Given instruction –
Identify and copy all lines of the material where the string "axes" is found.
— begin Stored data —
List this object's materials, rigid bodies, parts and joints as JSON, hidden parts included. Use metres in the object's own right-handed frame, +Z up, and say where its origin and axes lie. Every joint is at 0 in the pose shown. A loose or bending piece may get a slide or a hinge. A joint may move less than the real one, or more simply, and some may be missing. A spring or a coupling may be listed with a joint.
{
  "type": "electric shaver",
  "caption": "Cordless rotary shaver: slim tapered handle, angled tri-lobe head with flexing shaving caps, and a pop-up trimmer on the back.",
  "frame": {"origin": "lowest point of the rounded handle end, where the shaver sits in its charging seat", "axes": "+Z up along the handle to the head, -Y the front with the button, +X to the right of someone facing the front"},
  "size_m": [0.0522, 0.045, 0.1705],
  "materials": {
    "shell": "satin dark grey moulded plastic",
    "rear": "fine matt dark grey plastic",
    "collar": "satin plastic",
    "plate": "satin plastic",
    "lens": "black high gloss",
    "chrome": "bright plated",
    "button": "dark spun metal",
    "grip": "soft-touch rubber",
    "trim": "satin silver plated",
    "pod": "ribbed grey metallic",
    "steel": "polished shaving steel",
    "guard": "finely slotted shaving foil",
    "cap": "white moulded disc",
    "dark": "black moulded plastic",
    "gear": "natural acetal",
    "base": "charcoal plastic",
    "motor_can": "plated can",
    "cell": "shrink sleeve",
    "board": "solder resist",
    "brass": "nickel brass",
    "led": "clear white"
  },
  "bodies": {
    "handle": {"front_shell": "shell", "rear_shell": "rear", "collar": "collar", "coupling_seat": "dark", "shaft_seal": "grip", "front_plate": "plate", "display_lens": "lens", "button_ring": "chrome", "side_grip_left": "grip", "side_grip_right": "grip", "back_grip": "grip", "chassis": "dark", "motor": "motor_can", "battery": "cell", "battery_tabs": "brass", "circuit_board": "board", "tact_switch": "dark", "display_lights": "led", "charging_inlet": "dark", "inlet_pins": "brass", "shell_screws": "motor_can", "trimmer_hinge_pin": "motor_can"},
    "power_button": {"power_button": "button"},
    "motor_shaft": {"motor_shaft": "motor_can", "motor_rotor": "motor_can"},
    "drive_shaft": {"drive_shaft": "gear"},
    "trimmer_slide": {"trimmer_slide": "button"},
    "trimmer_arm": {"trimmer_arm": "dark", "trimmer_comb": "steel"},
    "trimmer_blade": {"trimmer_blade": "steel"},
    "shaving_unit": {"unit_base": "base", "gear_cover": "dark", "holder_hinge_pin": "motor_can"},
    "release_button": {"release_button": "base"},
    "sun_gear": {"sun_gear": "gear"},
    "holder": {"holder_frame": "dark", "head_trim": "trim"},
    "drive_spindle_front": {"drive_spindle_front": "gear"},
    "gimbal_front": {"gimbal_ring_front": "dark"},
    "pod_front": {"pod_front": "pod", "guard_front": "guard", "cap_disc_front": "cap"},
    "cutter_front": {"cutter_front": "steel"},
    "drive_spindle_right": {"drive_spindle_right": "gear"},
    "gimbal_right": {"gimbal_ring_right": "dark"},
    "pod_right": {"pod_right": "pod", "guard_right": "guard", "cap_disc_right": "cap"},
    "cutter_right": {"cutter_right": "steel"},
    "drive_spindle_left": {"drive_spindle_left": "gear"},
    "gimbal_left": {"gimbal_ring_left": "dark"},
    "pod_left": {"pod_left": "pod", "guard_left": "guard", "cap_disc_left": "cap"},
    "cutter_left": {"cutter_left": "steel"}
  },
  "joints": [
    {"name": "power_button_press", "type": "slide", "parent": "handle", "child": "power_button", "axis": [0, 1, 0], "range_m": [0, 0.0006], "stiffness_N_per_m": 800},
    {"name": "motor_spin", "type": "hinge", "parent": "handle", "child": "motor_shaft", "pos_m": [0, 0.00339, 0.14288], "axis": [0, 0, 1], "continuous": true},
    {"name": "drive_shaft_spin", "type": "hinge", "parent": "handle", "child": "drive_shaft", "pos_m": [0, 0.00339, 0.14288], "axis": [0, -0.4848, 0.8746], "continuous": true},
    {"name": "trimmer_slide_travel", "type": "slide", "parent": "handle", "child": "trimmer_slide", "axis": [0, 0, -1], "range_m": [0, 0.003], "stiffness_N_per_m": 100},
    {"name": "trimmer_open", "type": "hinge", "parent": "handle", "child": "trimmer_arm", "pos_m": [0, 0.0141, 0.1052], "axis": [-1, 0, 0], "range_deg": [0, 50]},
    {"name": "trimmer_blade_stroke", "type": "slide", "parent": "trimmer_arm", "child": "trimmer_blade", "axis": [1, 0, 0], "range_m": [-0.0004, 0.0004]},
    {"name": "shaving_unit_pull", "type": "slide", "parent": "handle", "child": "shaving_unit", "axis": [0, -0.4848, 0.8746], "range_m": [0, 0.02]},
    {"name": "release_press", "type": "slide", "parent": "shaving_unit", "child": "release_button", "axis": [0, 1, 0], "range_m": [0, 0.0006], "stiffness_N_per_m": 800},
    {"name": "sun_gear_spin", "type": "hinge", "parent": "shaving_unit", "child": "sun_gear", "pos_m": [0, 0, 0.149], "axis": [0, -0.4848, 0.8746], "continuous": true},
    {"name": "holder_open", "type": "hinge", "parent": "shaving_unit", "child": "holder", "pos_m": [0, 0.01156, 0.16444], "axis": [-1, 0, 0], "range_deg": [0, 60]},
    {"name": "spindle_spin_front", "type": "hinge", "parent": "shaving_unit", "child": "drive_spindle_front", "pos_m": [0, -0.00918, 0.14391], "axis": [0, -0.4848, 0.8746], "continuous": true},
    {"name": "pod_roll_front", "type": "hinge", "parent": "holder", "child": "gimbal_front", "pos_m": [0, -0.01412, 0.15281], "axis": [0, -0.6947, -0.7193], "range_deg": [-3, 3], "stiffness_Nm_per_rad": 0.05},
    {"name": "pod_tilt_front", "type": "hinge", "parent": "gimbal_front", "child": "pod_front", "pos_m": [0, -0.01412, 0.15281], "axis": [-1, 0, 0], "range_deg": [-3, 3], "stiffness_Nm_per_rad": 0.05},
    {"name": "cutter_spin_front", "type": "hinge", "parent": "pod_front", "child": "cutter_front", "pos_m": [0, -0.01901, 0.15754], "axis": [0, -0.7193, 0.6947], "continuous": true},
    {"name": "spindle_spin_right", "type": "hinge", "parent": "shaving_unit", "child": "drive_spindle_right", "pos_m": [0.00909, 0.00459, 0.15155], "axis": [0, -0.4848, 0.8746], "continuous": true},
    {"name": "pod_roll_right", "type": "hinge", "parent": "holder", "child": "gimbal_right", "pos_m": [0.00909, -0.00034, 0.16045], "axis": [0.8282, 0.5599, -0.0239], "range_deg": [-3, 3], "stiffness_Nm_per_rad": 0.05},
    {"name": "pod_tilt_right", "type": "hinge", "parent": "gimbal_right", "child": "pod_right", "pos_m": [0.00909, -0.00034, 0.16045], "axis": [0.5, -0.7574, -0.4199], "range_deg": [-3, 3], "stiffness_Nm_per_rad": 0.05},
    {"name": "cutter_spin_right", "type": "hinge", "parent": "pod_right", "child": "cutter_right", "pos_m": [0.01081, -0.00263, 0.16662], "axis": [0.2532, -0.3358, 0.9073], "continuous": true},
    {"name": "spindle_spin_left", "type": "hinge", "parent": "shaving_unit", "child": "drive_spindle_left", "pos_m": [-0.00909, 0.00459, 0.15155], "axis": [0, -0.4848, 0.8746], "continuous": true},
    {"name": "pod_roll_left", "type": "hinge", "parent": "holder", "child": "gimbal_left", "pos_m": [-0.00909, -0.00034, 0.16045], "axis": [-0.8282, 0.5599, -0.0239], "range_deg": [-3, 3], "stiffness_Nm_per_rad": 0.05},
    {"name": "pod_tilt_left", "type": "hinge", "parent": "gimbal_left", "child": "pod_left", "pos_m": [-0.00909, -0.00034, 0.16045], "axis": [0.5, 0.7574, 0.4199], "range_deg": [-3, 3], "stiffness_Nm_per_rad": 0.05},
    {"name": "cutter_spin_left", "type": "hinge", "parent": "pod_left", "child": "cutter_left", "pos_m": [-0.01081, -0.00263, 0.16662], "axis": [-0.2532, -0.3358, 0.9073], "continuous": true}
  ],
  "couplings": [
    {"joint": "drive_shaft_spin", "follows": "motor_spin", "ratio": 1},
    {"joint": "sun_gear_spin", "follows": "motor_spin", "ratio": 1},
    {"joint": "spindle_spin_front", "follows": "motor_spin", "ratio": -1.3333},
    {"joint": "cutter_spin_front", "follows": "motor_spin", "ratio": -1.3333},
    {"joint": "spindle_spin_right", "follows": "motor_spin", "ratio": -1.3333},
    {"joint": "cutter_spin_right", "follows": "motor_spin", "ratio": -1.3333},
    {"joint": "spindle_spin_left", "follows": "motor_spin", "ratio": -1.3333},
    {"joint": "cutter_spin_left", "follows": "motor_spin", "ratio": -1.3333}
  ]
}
— end Stored data —
Problem solution –
List this object's materials, rigid bodies, parts and joints as JSON, hidden parts included. Use metres in the object's own right-handed frame, +Z up, and say where its origin and axes lie. Every joint is at 0 in the pose shown. A loose or bending piece may get a slide or a hinge. A joint may move less than the real one, or more simply, and some may be missing. A spring or a coupling may be listed with a joint.
  "frame": {"origin": "lowest point of the rounded handle end, where the shaver sits in its charging seat", "axes": "+Z up along the handle to the head, -Y the front with the button, +X to the right of someone facing the front"},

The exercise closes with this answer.